Case ID: va-cir_47/html/0183-01.html
Source: Caselaw Access Project
Author: {"author": "By judge Robert p. Doherty, Jr.", "license": "Public Domain", "url": "https://static.case.law/"}
Date Created: 2024-08-24T03:29:51.129683

CIRCUIT COURT OF THE CITY OF ROANOKE
    Commonwealth of Virginia v. Charles Malcolm
    October 2, 1998
    Case No. CR98-1346
   By judge Robert p. Doherty, Jr.

Defendant lived and worked in a three-story business building owned by his family. Late one night, the police, acting on a tip from a confidential informant, located drugs in the Defendant’s parked automobile by the use of a K-9 drug-sniffing dog. They then approached the rear of the building and repeatedly knocked on the door, only getting the Defendant to open it after a police dispatcher contacted Defendant by telephone and advised him that the police at the door wanted to talk to him. When Defendant opened the door, one of the officers stepped across the threshold, advised the Defendant of their discovery of drugs in his car by use of the K-9 dog, and requested permission to search the building for additional contraband. Defendant testified that he refused to consent to a search and asked the officer to leave. Several other officers entered and left the entryway to the building while repeatedly asking for permission for a consent search, and each time the Defendant refiised the search and asked that they leave his building. Refusing the Defendant’s request to leave, the police advised the Defendant that if necessary they would detain him until a search warrant was obtained. They further told him, or implied, that if drugs were found, they would arrest both him and his stepson, who was asleep on the premises, but if he gave consent to search, no one would go to jail that night. After admitting to possession of a small amount of drugs, Defendant gave his permission to search the building but denied that he had a key to a locked room on the third floor which was rented to a law firm for file storage. Police called the Defendant’s aunt, who was one of the building’s owners, and requested permission to search the third floor room. The aunt told police where the key to that room was located and that the Defendant did in fact have access to the room. A large quantity of drugs was found in the room. Defendant has moved to suppress the evidence as the product of an unlawful search claiming that the consent was obtained by coercion and duress. The Commonwealth argues that both the consent and the search were proper and that the contraband was properly seized. The Court finds in favor of the Defendant.

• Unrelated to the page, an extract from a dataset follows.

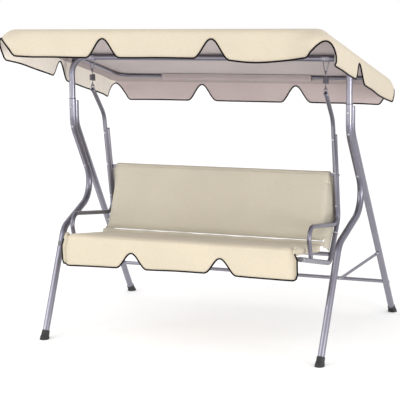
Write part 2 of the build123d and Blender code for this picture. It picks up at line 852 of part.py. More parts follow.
# ---------------------------------------------------------------- build and write every piece
for name, side in SIDES:
    save(front_leg(side), f"{name}_front_leg")
    save(rear_leg(side), f"{name}_rear_leg")
    save(foot_cap(side, front_foot_y, front_foot_lean), f"{name}_front_foot")
    save(foot_cap(side, rear_foot_y, -leg_lean), f"{name}_rear_foot")
    save(bolt_set(leg_bolts(side)), f"{name}_leg_bolts")
    save(corner_brace(side), f"{name}_corner_brace")
    save(bolt_set(brace_bolts(side)), f"{name}_brace_bolts")
    save(bolt_set(crossbar_bolts(side), nuts=False), f"{name}_crossbar_bolt")
    save(hanger_bracket(side), f"{name}_hanger_bracket")
    save(bolt_set([hanger_bolt(side)]), f"{name}_hanger_bolt")
    save(hanger_spring(side), f"{name}_spring")
    save(canopy_bracket(side), f"{name}_canopy_bracket")
    save(canopy_pivot(side), f"{name}_canopy_pivot")
    save(canopy_wing_nut(side), f"{name}_canopy_wing_nut")
    save(canopy_side_tube(side), f"{name}_canopy_tube")
    save(hanger_arm(side), f"{name}_hanger_arm")
    save(seat_side_frame(side), f"{name}_seat_frame")
    save(bolt_set(arm_bolts(side)), f"{name}_arm_bolts")
    save(bolt_set(rail_bolts(side), nuts=False), f"{name}_rail_bolts")

save(top_beam(), "top_beam")
save(rear_crossbar(), "rear_crossbar")
save(canopy_end_rail(roof_front_y + 42, canopy_split_front_y), "canopy_front_rail")
save(canopy_end_rail(roof_rear_y - 42, canopy_split_rear_y), "canopy_rear_rail")
save(canopy_fabric(), "canopy_fabric")
save(cross_rail(*front_rail, rail_od), "seat_front_rail")
save(cross_rail(*rear_rail, rail_od), "seat_rear_rail")
save(cross_rail(upright_line_y - arm_lean * back_rail_z, back_rail_z, back_rail_od), "back_top_rail")
save(seat_supports(), "seat_supports")
save(frame_plugs(), "frame_plugs")
save(seat_cushion(), "seat_cushion")
save(back_cushion(), "back_cushion")
save(seat_valance(), "seat_valance")
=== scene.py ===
"""Canopy swing bench: cloth, padding, trim and finishes on the CAD frame, in metres."""

import json
from math import atan, cos, hypot, pi, radians, sin

import bmesh
import bpy
import numpy as np
from mathutils import Matrix, Vector
from mathutils.bvhtree import BVHTree


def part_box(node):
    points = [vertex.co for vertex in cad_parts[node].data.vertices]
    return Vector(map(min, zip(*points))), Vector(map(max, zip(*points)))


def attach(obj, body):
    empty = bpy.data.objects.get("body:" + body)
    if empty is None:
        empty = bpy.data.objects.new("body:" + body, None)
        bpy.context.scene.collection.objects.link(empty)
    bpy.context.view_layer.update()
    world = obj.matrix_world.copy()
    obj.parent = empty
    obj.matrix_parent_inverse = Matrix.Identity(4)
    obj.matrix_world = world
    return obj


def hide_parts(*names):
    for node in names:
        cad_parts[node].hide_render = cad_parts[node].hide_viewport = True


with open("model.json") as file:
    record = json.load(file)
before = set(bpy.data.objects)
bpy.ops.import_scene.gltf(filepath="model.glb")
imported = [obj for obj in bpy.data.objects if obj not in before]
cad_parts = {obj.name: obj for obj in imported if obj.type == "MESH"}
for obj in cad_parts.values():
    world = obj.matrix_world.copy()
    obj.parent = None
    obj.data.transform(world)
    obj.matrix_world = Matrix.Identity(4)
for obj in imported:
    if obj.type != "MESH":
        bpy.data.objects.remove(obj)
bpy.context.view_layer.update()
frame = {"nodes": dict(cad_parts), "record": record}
nodes = frame["nodes"]

BEAM_Y = -0.102                      # the beam that carries the bench

# ---- canopy ----
ROOF_X = 0.812
ROOF_FRONT = -0.604                  # behind the beam, like every other y below
ROOF_REAR = 0.643
ROOF_FRONT_Z = 1.592
ROOF_SLOPE = 0.2331
SHOULDER = 0.040
CORNER_RADIUS = 0.016                # of the roof inside the shoulder
VALANCE = 0.141
NOTCH_HEIGHT = 0.089
NOTCH_HALF = 0.088
CORNER_NOTCH_HALF = 0.070
HEM_DROOP = 0.018                    # the front hem hangs lower towards its right end
DROOP_X = 0.50
NOTCH_X = 0.276
SIDE_NOTCH_Y = -0.026
FRONT_FLARE = 0.038                  # the cloth stands out at the corners
REAR_FLARE = 0.022
ROOF_SAG = 0.006
CLOTH = 0.0015
RAIL_FRONT = -0.562
RAIL_REAR = 0.601
RAIL_RADIUS = 0.0095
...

The Court is satisfied from the evidence that the police stepped through the entranceway of the building and requested permission to enter and search for drugs. There was no evidence that Defendant impliedly gave his consent for them to enter, and, in fact, the Defendant testified that he repeatedly requested that the officers leave. Under these circumstances, the constitutional guarantees of freedom from unreasonable searches and seizures come into play. “The Fourth Amendment has drawn a firm line at the entrance to the house. Absent exigent circumstances, that threshold may not reasonably be crossed without a warrant.” Walls v. Commonwealth, 2 Va. App. 639, 644 (1986), quoting from Peyton v. New York, 445 U.S. 573 (1980). In our case, exigent circumstances did not exist. The consent to search had not been received from the Defendant until after the illegal entry. “Under these circumstances, the consent itself was a fruit of the poisonous tree unless the Commonwealth can prove that it was obtained through an independent act of free will, rather than by means of the illegal entry.” Walls, 652. Such proof has not been presented. The entry by the police into the building was unlawful, and the evidence seized as a result of the consent search should be suppressed.

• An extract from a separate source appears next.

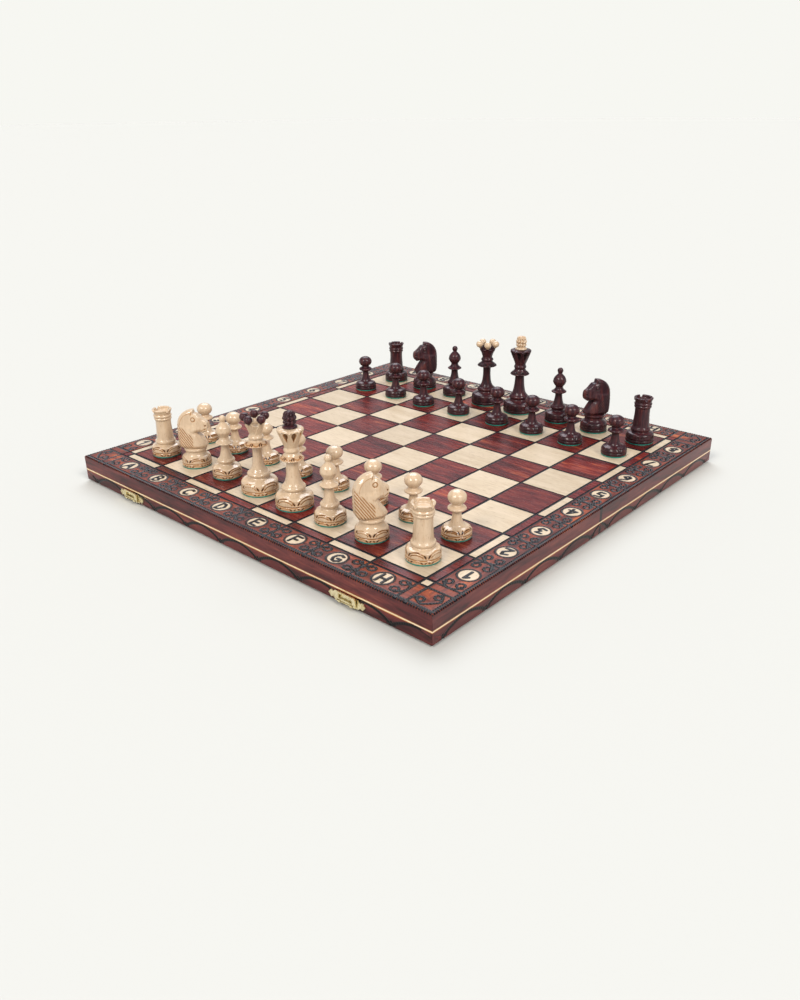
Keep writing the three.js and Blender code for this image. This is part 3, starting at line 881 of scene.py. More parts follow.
def rail_face(solid, turn, low, high, string_low, string_high):
    start, end = outer_face(turn, low, high)
    lower = even(np.array([(0, low[2]), (0, string_low)]), BAND_STEP)[:, 1]
    upper = [string_high, string_high + INLAY_EDGE_WIDTH, PANEL_BOTTOM]
    z = np.concatenate([lower, [string_low, string_high], upper])
    inward = np.zeros_like(z)
    inward[len(lower) : len(lower) + 2] = STRING_DEPTH
    columns = int((end - start) / BAND_STEP)
    u = np.linspace(start, end, columns)
    uu, zz = np.meshgrid(u, z)
    depth, burn = carve_side(uu.ravel(), zz.ravel(), turn)
    carved = np.repeat((np.arange(len(z)) < len(lower) - 1)[:, None], columns, axis=1).ravel()
    depth = np.where(carved, depth, 0)
    joint = at_fold(uu.ravel()) * (turn % 2)
    burn = np.maximum(np.where(carved, burn, 0), joint)
    v = HALF_SIDE - np.repeat(inward[:, None], columns, axis=1).ravel() - depth
    points = np.stack([uu.ravel(), v, zz.ravel()], axis=1)
    beside = np.isin(zz.ravel(), (string_low, string_high))
    solid.add(turned_side(points, turn), grid_faces(len(z), columns), burn=burn, pale=beside)


def add_rail(name, turn, half):
    """One outer rail: a plain bar with a carved outer face."""
    node = f"{half}_half_{name}"
    low, high = box_mm(node)
    string_low, string_high = box_mm(f"{half}_half_stringing")
    solid = Solid("burn", "pale", "crest")
    bar_low, bar_high = low.copy(), high.copy()
    axis, sign = [(1, -1), (0, 1), (1, 1), (0, -1)][turn]
    if sign < 0:
        bar_low[axis] += RAIL_SKIN
    else:
        bar_high[axis] -= RAIL_SKIN
    solid.add_box(bar_low, bar_high)
    rail_face(solid, turn, low, high, string_low[2], string_high[2])
    add_rail_ends(solid, turn, low, high)
    mesh = solid.to_mesh(f"{node}_carved", [SIDE_Y if turn % 2 else SIDE_X])
    shade_carving_smooth(mesh)
    place_on_half(mesh, half, "board_wood", node)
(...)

The issue of the now moot third party consent to enter the locked room does not bother the Court because the Defendant lied when he said that he did not have access to that area of the building. The Court is troubled, however, about the allegation of coercion in connection with obtaining the Defendant’s original consent, notwithstanding the fact that it was obtained after entry into the building. Although that question is also moot, it would be prudent for the Commonwealth to assure itself that adequate training on the subject of consent searches is currently available to local law enforcement officers.

All evidence obtained as a result of the consent search of the building will be suppressed.